Vale City Manager Brent Barton presented an overview of time ambulance department members spend at community events unpaid. These events, which included the Fourth of July Parade and Rodeo, high school varsity and junior varsity football games and the Vale Easter egg hunt, totaled 297 manhours, which at $2 an hour, would add up to $594. However, that number would change if any of the events included an incident that required emergency care. This number also did not include events such as middle school football and Halloween events, each of which have varying hours and crew sizes.

“They’re difficult to put a finger on,” Barton said.

City Councilman Brian Zanotelli said he believed the ambulance team should be paid for time spent at rodeos and football games but did not feel the same on-call pay should apply when the ambulance worker in question was on-call at home. Mayor Bill Lawrence said the $2-an-hour on-call pay issue should be tabled until the council could learn if the money was in the budget and if it was legal to spend money that had not yet been budgeted for this use.

However, the council did vote to combine the Vale fire and ambulance departments into one entity, headed by Fire and Ambulance Chief Todd Hesse. This move, Councilman Brad Williams said, will allow the two departments to work together and have a clearer chain of command, which would run from Hesse, to Barton, to the council. The council also discussed moving Hesse into an office inside City Hall. This office was also discussed as the potential location of regional circuit court tech supervisor Vickie Kugler’s new office.

Barton said Kugler is currently working across the parking lot in the Malheur County Courthouse, but she does not have much space and has few options because the information she processes needs to be kept confidential. The council voiced their support for the potential move, asserting moving Hesse into the former police chief’s office was also an option.

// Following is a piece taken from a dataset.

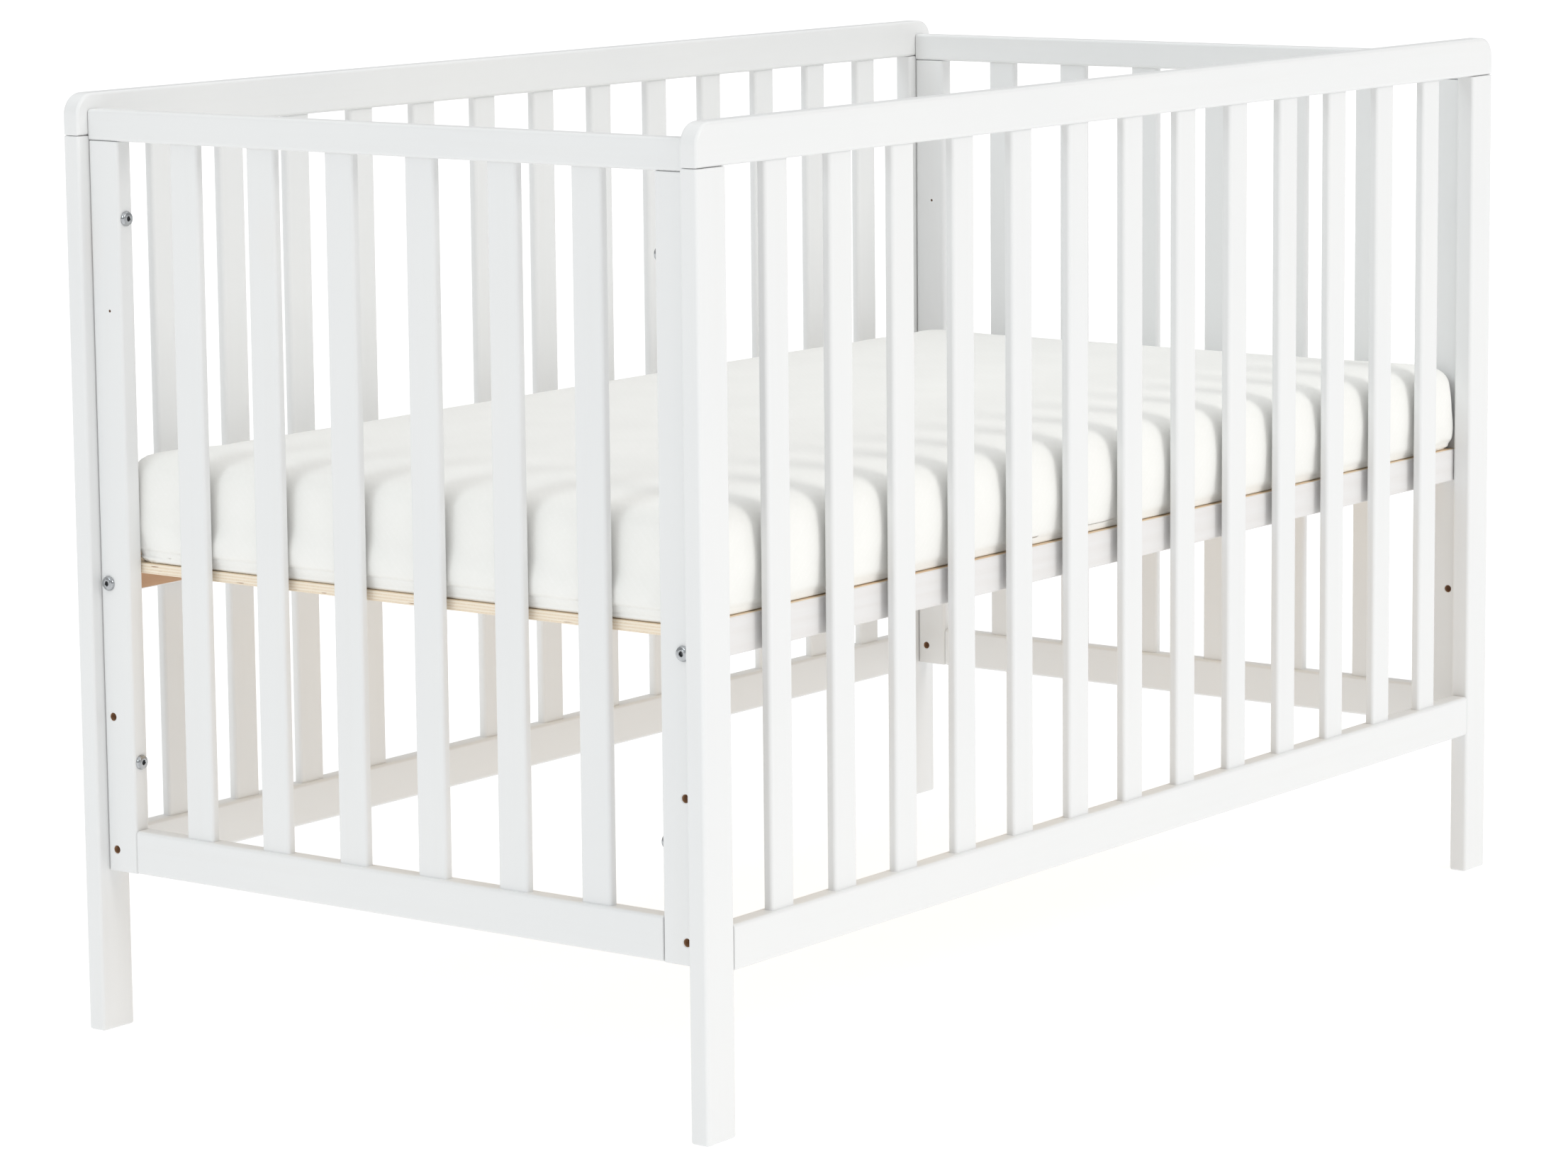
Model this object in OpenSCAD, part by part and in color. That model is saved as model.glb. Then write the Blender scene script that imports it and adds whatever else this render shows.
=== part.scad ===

The council also heard from Malheur County Undersheriff Brian Wolfe regarding the amount of Vale calls processed since the beginning of the year — 1,012. Wolfe said he has seen an increase in identity theft, with three incidents reported since January. Wolfe also spoke about how Vale has responded to increased gang activity in the past. Wolfe said gang members were under the impression Vale was a safe haven for gang activity since they believed there were few deputies patrolling the area. This caused the sheriff’s office to increase walking and biking patrols in the area, since those two modes of transportation are harder to spot, in an effort to dispel that theory.

“They decided (Vale) wasn’t big enough for the both of us,” he said. “And we weren’t leaving.”

Noticeably absent from the agenda was a proposed Lifeways secure residential treatment facility. This facility, which, if approved, would house eight mentally ill patients from across Oregon, was slated to appear again before the Planning and Zoning Commission Aug. 25, with the board planning to make a decision regarding the structure’s creation. However, the meeting was canceled after Barton learned the first public hearing on the subject could not take place until 45 days after he submitted paperwork detailing a potential rezoning of the property from commercial to either residential or public facility to the Oregon Department of Land Conservation and Development. City code, he said, presented a different timeline, which would require a revamp of that language in a later council session.

“The code is not in conjunction with the state requirements,” Barton said. “We’re going to have to change it.”

For the time being, Barton said he plans to mail out the necessary paperwork and then organize a public hearing on the issue sometime in October, after the 45 days have passed. The first hearing, he said, was voided by the procedural issue.